Step 1. Replace \(\sigma^2\) by its MLE
For a fixed \(\lambda\), the MLE for \(\sigma^2\) (can be easily obtained using \(\frac{\partial \log \mathcal{L}}{\partial \sigma}=0\)) is
\[ \hat{\sigma}^2_\lambda = \frac{1}{n}\sum_{i=1}^n \left[Y_i^{(\lambda)} - (\hat{\beta}_0 + \hat{\beta} X_i)\right]^2. \]
Plugging this back into the likelihood and removing constants gives
\[ \mathcal{L}(\lambda) \propto -\frac{n}{2}\log\!\left( \sum_{i=1}^n \left[Y_i^{(\lambda)} - (\hat{\beta}_0 + \hat{\beta} X_i)\right]^2 \right) + (\lambda - 1)\sum_{i=1}^n \log Y_i. \]
Step 2. Express \(\sum \log Y_i\) using the geometric mean
Define the geometric mean of the responses as
\[ \dot{Y} = \exp\!\left(\frac{1}{n}\sum_{i=1}^n \log Y_i\right), \]
so that
\[ \sum_{i=1}^n \log Y_i = n \log \dot{Y}. \]
Then the second term becomes
\[ (\lambda - 1)\sum_{i=1}^n \log Y_i = n(\lambda - 1)\log \dot{Y}. \]
Step 3. Combine terms inside the log
We can factor this constant into the residual sum of squares by dividing by \(\dot{Y}^{2(\lambda - 1)}\), giving:
\[ \mathcal{L}(\lambda) \propto -\frac{n}{2}\log\!\left[ \frac{1}{\dot{Y}^{2(\lambda - 1)}} \sum_{i=1}^n \left(Y_i^{(\lambda)} - (\hat{\beta}_0 + \hat{\beta} X_i)\right)^2 \right]. \]

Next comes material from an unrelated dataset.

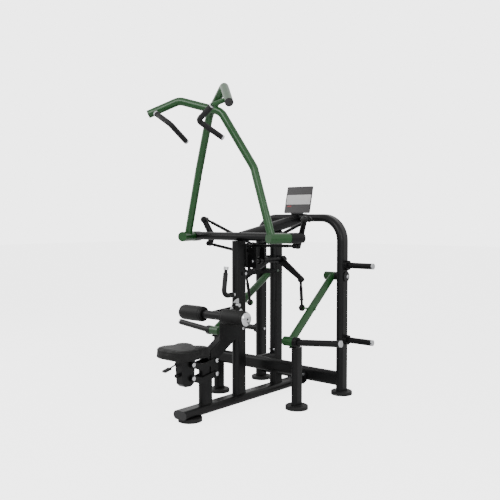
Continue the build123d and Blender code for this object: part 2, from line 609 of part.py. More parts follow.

After rearranging, this can also be written as:
\[ \mathcal{L}(\lambda) \propto -\frac{n}{2}\log\!\left[ \sum_{i=1}^n \left(\frac{Y_i^{(\lambda)} - (\hat{\beta}_0 + \hat{\beta} X_i)}{\dot{Y}^\lambda}\right)^2 \right]. \]
Step 4. Interpretation
- \(\dot{Y}\) is the geometric mean of the responses.
- The scaling by \(\dot{Y}^\lambda\) makes the likelihood dimensionless, removing dependence on measurement units.

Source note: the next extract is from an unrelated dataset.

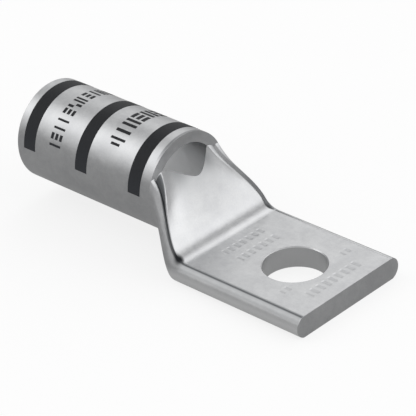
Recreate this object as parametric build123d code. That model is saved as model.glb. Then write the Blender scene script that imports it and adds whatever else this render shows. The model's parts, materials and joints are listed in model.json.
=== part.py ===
# Cable lug for a stranded copper conductor, formed from one length of copper tube.
# The round barrel takes the conductor, a pressed slope leads down from it, and the
# flattened tongue takes the bolt. Sizes are in millimetres.
# The origin is the centre of the bolt hole on the underside of the tongue.
# +X runs to the tip of the tongue, +Z is up, and the barrel opens towards -X.

from build123d import *
from math import atan, cos, radians, sin, sqrt, tan
import os

# Barrel
barrel_diameter = 14.3
barrel_wall = 1.555
barrel_length = 25.44
barrel_lift = 1.67
entry_chamfer = 0.45

# Tongue, two walls pressed together
tongue_width = 19.73
edge_bulge = 1.2
hole_to_tip = 9.1
bolt_hole_diameter = 8.64
edge_break = 0.12

# Slope between the two
rim_to_hole = 18.9
rim_end_angle = 30.0
belly_end_angle = 60.0
slope_angle = 55.4
bend_radius = 2.6
flare_length = 6.0
closing_height = 0.5

# Pressed face of the slope, crowned near the rim, with a groove down each side
bead_start_angle = 25.56
crown_height = 1.0
crown_hold = 2.0
groove_depth_at_rim = 0.42
groove_depth_on_tongue = 0.1
shoulder_at_rim = 1.15
shoulder_on_tongue = 0.25
shoulder_bulge = 0.12
corner_pit_depth = 0.25
corner_pit_width = 0.4
corner_pit_reach = 1.0

# Bead outside each groove
bead_width_at_rim = 0.85
bead_width_on_tongue = 0.3
bead_wall_lean = 0.3
bead_sink_at_rim = 0.25
bead_rise = 0.28
bead_fade_length = 2.0
bead_drop_on_tongue = 0.08
bead_bulge = 0.1

# Mouth, where the pressed wall has parted from the rim, as seen from above
mouth_width = 8.5
mouth_waist = 5.45
mouth_reach = 2.35

# Sections through the slope, for its loft, and the length below which two places are the same
same_place = 0.001
slope_section_count = 10
bend_section_count = 5
hollow_section_count = 7

# Worked out from the sizes above
barrel_radius = barrel_diameter / 2
bore_radius = barrel_radius - barrel_wall
axis_height = barrel_lift + barrel_radius
rim_x = -rim_to_hole
wire_end_x = rim_x - barrel_length
tongue_thickness = 2 * barrel_wall
half_tongue = tongue_width / 2
half_flat = half_tongue - edge_bulge
slope = radians(slope_angle)
belly_end = radians(belly_end_angle)
slope_top_z = axis_height + barrel_radius * sin(radians(rim_end_angle))
bead_start_y = barrel_radius * cos(radians(bead_start_angle))
bead_start_z = axis_height + barrel_radius * sin(radians(bead_start_angle))
bend_x = rim_x + (slope_top_z - tongue_thickness) / tan(slope)
bend_end_x = bend_x + bend_radius * tan(slope / 2)
bend_start_x = bend_end_x - bend_radius * sin(slope)
wall_drop = barrel_wall / cos(slope)
hollow_end_x = bend_x - (wall_drop + barrel_wall - tongue_thickness + closing_height) / tan(slope)


def mix(start, end, share):
    return start + (end - start) * share


def smooth(share):
    # From 0 to 1 with no kink at either end
    share = min(max(share, 0), 1)
    return share * share * (3 - 2 * share)


def flattening(x):
    # 0 where the tube is still round, 1 where it is flat
    return smooth((x - rim_x) / flare_length)


def pinch(x):
    # 1 at the rim, falling quickly at first, and 0 where the tube is flat
    return max(1 - (x - rim_x) / flare_length, 0) ** 2


def pressed_height(x):
    # Height of the pressed face at x: the slope, the bend's arc, then the tongue
    if x <= bend_start_x:
        return slope_top_z - (x - rim_x) * tan(slope)
    reach = min(x - bend_end_x, 0)
    return tongue_thickness + bend_radius - sqrt(bend_radius ** 2 - reach ** 2)


def upright(depth, x):
    # Upright measure of a depth that is square to the pressed face at x
    lean = min(max((bend_end_x - x) / bend_radius, 0), sin(slope))
    return depth / sqrt(1 - lean ** 2)


def crown(x):
    # Rise of the middle of the pressed face, which fades out before the bend
    fade = smooth((x - rim_x - crown_hold) / (bend_start_x - rim_x - crown_hold))
    return upright(crown_height * (1 - fade), x)


def corner_pit(x):
    # 1 in the corner of the bend, fading out on both sides of it
    return 1 - smooth(abs(x - bend_x) / corner_pit_reach)


def bead_height(x):
    # Height of the bead over the pressed face: sunken at the rim, proud down the slope, level on the tongue
    fade = smooth((bend_end_x - x) / bead_fade_length)
    return upright(mix(bead_rise, -bead_sink_at_rim, pinch(x)) * fade, x)


def lower_corner(x, inset):
    # Where the belly ends and the side begins, inset from the skin
    share = flattening(x)
    radius = barrel_radius - inset
    corner_y = mix(radius * cos(belly_end), half_flat - inset, share)
    return corner_y, mix(axis_height - radius * sin(belly_end), inset, share)


def mirrored(point):
    return (-point[0], point[1])


def arch(end, middle_z):
    # Across the tube from one end point to its mirror image
    if abs(middle_z - end[1]) < same_place:
        return Line(end, mirrored(end))
    return ThreePointArc(end, (0, middle_z), mirrored(end))


def belly(x, inset):
    # A round bottom that ends up straight
    bottom_z = mix(axis_height - barrel_radius + inset, inset, flattening(x))
    return arch(mirrored(lower_corner(x, inset)), bottom_z)


def upright_arc(widest, end):
    # Arc that leaves the widest point straight up or down and turns in to the end point
    inward = widest[0] - end[0]
    rise = end[1] - widest[1]
    radius = (inward ** 2 + rise ** 2) / (2 * inward)
    half_turn = atan(inward / rise)
    middle = (widest[0] - radius * (1 - cos(half_turn)), widest[1] + radius * sin(half_turn))
    return [widest, middle, end]


def bulged_arc(start, end, bulge):
    # Arc that stands out to the right of the way from start to end, by a share of that way
    along = (end[0] - start[0], end[1] - start[1])
    middle = ((start[0] + end[0]) / 2 + along[1] * bulge, (start[1] + end[1]) / 2 - along[0] * bulge)
    return [start, middle, end]


def side_edges(point_lists):
    # An arc through each three points, and a line between each two
    return [ThreePointArc(*points) if len(points) == 3 else Line(*points) for points in point_lists]


def section(x, bottom, near_side, top):
    # The closed outline at x: bottom, one side upwards, top, the other side downwards
    far_side = [[mirrored(point) for point in reversed(points)] for points in reversed(near_side)]
    edges = [bottom] + side_edges(near_side) + [top] + side_edges(far_side)
    return Plane(origin=(x, 0, 0), x_dir=(0, 1, 0), z_dir=(1, 0, 0)) * Face(Wire(edges))


def skin_section(x):
    # Outside of the tube at x: belly, bulging sides, beads, grooves and the pressed face
    share = flattening(x)
    face_z = pressed_height(x)
    groove_y = mix(bead_start_y - bead_width_at_rim, half_flat, share)
    depth = mix(groove_depth_on_tongue, groove_depth_at_rim, pinch(x)) + corner_pit_depth * corner_pit(x)
    groove = (groove_y, face_z - upright(depth, x))
    shoulder = mix(shoulder_on_tongue, shoulder_at_rim, pinch(x)) + corner_pit_width * corner_pit(x)
    face_end = (groove_y - shoulder, face_z)
    bead = mix(bead_width_at_rim, bead_width_on_tongue, share)
    bead_drop = mix(slope_top_z - bead_start_z, bead_drop_on_tongue, share)
    bead_end = (groove_y + bead, face_z - bead_drop)
    bead_top = (groove_y + bead * bead_wall_lean, face_z + bead_height(x))
    widest = (mix(barrel_radius, half_tongue, share), mix(axis_height, tongue_thickness / 2, share))
    near_side = [
        upright_arc(widest, lower_corner(x, 0))[::-1],
        upright_arc(widest, bead_end),
        bulged_arc(bead_end, bead_top, bead_bulge),
        [bead_top, groove],
        bulged_arc(groove, face_end, shoulder_bulge),
    ]
    return section(x, belly(x, 0), near_side, arch(face_end, face_z + crown(x)))


def hollow_section(x):
    # Inside of the tube at x, one wall in from the skin on every side
    share = flattening(x)
    corner = lower_corner(x, barrel_wall)
    top_z = max(pressed_height(x) - wall_drop, corner[1] + closing_height / 2)
    round_top_y = sqrt(bore_radius ** 2 - (slope_top_z - wall_drop - axis_height) ** 2)
    top_end = (mix(round_top_y, half_flat - barrel_wall, share), top_z)
    side_z = (corner[1] + top_z) / 2
    round_side_y = sqrt(bore_radius ** 2 - (side_z - axis_height) ** 2 * (1 - share))
    side = (mix(round_side_y, half_tongue - barrel_wall, share), side_z)
    return section(x, belly(x, barrel_wall), [[corner, side, top_end]], arch(top_end, top_z + crown(x)))


def stations(start_x, end_x, count):
    return [mix(start_x, end_x, number / (count - 1)) for number in range(count)]


def along_barrel(radius, start_x, length):
    start = Plane(origin=(start_x, 0, axis_height), z_dir=(1, 0, 0))
    return start * Cylinder(radius, length, align=(Align.CENTER, Align.CENTER, Align.MIN))


def formed_tube():
    # Barrel, flattening length and tongue, all still solid
    barrel = along_barrel(barrel_radius, wire_end_x, barrel_length)
    slope_x = stations(rim_x, bend_start_x, slope_section_count)
    bend_stations = stations(bend_start_x, bend_end_x, bend_section_count)[1:]
    slope_body = loft([skin_section(x) for x in slope_x + bend_stations])
    tongue = extrude(skin_section(bend_end_x), hole_to_tip - bend_end_x, dir=(1, 0, 0))
    return barrel + slope_body + tongue


def hollow():
    # Bore for the conductor and the closing space beyond it
    bore = along_barrel(bore_radius, wire_end_x, barrel_length)
    closing = loft([hollow_section(x) for x in stations(rim_x, hollow_end_x, hollow_section_count)])
    return bore + closing


def mouth():
    # Opening straight down through the pressed wall from the rim, a rounded tongue shape from above
    half_width = mouth_width / 2
    mouth_end_x = rim_x + mouth_reach
    near_waist = (rim_x + mouth_reach / 2, -mouth_waist / 2)
    far_waist = (rim_x + mouth_reach / 2, mouth_waist / 2)
    curve = Spline((rim_x, -half_width), near_waist, (mouth_end_x, 0), far_waist, (rim_x, half_width))
    outline = Face(Wire([curve, Line((rim_x, half_width), (rim_x, -half_width))]))
    lowest = pressed_height(mouth_end_x) - wall_drop
    return extrude(Pos(0, 0, lowest) * outline, axis_height + barrel_radius - lowest, dir=(0, 0, 1))


def round_edges(body, centre, radius):
    # Round edges of one radius about one centre
    circles = body.edges().filter_by(GeomType.CIRCLE)
    return [edge for edge in circles
            if (edge.arc_center - centre).length + abs(edge.radius - radius) < same_place]


def cable_lug():
    hole_radius = bolt_hole_diameter / 2
    hole = Cylinder(hole_radius, 2 * barrel_diameter)
    lug = formed_tube() - hollow() - mouth() - hole
    wire_end = Vector(wire_end_x, 0, axis_height)
    lug = chamfer(round_edges(lug, wire_end, bore_radius), entry_chamfer)
    lug = chamfer(round_edges(lug, wire_end, barrel_radius), edge_break)
    return chamfer(round_edges(lug, Vector(0, 0, tongue_thickness), hole_radius), edge_break)


os.makedirs("parts", exist_ok=True)
export_step(cable_lug(), "parts/cable_lug.step")
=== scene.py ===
# Tinned copper cable lug on a pale studio floor.
# Sizes in the dictionaries are millimetres and degrees, and the meshes are in metres.
# A pair of numbers in them is an edge and its blur, where a mask rises from 0 to 1.

import bpy
import json
import math
import numpy as np
from mathutils import Matrix, Vector


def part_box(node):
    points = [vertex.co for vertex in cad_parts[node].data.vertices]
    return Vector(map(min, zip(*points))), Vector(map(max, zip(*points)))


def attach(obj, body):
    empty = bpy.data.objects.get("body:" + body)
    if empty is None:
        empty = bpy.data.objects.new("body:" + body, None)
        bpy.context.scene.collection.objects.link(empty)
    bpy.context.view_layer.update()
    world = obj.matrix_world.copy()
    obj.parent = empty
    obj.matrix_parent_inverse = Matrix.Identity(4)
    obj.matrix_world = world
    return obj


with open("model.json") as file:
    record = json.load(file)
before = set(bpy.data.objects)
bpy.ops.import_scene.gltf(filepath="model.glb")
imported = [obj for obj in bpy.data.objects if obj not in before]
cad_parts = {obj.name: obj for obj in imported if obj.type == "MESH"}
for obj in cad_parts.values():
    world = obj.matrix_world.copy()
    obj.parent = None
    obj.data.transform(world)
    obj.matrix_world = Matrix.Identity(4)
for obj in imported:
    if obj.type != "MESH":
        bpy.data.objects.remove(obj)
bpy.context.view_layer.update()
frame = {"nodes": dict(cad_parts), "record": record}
mm = 0.001
white = (1, 1, 1, 1)
noiseMiddle = 0.5             # noise runs from 0 to 1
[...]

- The proportionality symbol \(\propto\) indicates that constants (such as \(2\pi\)) are omitted because they do not affect the optimal \(\lambda\).
Thus, the expression
\[ \mathcal{L(\lambda)} \propto -\frac{n}{2}\log\!\left[ \sum_{i=1}^n \left(\frac{Y_i^{(\lambda)} - (\hat{\beta}_0 + \hat{\beta} X_i)}{\dot{Y}^\lambda}\right)^2 \right] \]
is mathematically equivalent to the standard Box--Cox log-likelihood, up to constants.

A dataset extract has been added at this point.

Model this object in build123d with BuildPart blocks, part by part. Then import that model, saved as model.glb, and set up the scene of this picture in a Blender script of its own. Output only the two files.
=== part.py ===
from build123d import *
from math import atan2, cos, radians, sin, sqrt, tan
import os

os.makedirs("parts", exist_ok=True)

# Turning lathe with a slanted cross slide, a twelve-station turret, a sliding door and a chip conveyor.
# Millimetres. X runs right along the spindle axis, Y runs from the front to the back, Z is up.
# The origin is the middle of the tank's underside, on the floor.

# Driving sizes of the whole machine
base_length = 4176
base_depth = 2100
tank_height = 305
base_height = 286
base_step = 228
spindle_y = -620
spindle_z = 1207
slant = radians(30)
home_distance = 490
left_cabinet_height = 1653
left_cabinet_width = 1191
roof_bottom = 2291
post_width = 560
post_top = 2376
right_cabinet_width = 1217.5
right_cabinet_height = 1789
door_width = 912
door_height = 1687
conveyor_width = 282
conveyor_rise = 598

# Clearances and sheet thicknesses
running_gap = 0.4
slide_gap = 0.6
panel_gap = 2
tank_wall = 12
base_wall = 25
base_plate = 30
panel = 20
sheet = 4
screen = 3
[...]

How to obtain \(\beta_0\) and \(\beta\) for a given \(\lambda\)?
For a given \(\lambda\), compute \(Z_i(\lambda)\) and apply OLS. The estimators with one regressor are \[ \hat\beta(\lambda)= \frac{\sum_{i=1}^n (X_i-\bar X)\,\big(Z_i(\lambda)-\bar Z(\lambda)\big)} {\sum_{i=1}^n (X_i-\bar X)^2}\\ \hat\beta_0(\lambda)=\bar Z(\lambda)-\hat\beta(\lambda)\,\bar X \] where \(\bar X=\frac1n\sum_i X_i\) and \(\bar Z(\lambda)=\frac1n\sum_i Z_i(\lambda)\).
Matrix form: \[ \hat{\boldsymbol\beta}(\lambda) = (X^\top X)^{-1} X^\top \mathbf{Z}(\lambda). \]
Is \(\sigma\) different for each given \(\lambda\)?
Yes. For each \(\lambda\) you fit a different regression model on \(Z_i(\lambda)\).
The MLE of \(\sigma^2\) is \[ \hat\sigma^2(\lambda) = \frac{1}{n} \sum_{i=1}^n \big(Z_i(\lambda)-\hat\beta_0(\lambda)-\hat\beta(\lambda)X_i\big)^2 = \frac{\mathrm{RSS}(\lambda)}{n}. \] Thus \(\hat\sigma^2\) changes with \(\lambda\).
Are \(Y_i\) iid normal? If not, why?
No.
Assumption: the errors on the transformed scale are iid normal:
\[ Z_i(\lambda)\mid X_i \sim \mathcal{N}(\beta_0+\beta X_i,\sigma^2). \]
Because the mean depends on \(X_i\), the responses are independent but not identically distributed.
On the original scale, the \(Y_i\) are generally not normal; the transformation is used to approximate normality and stabilize variance.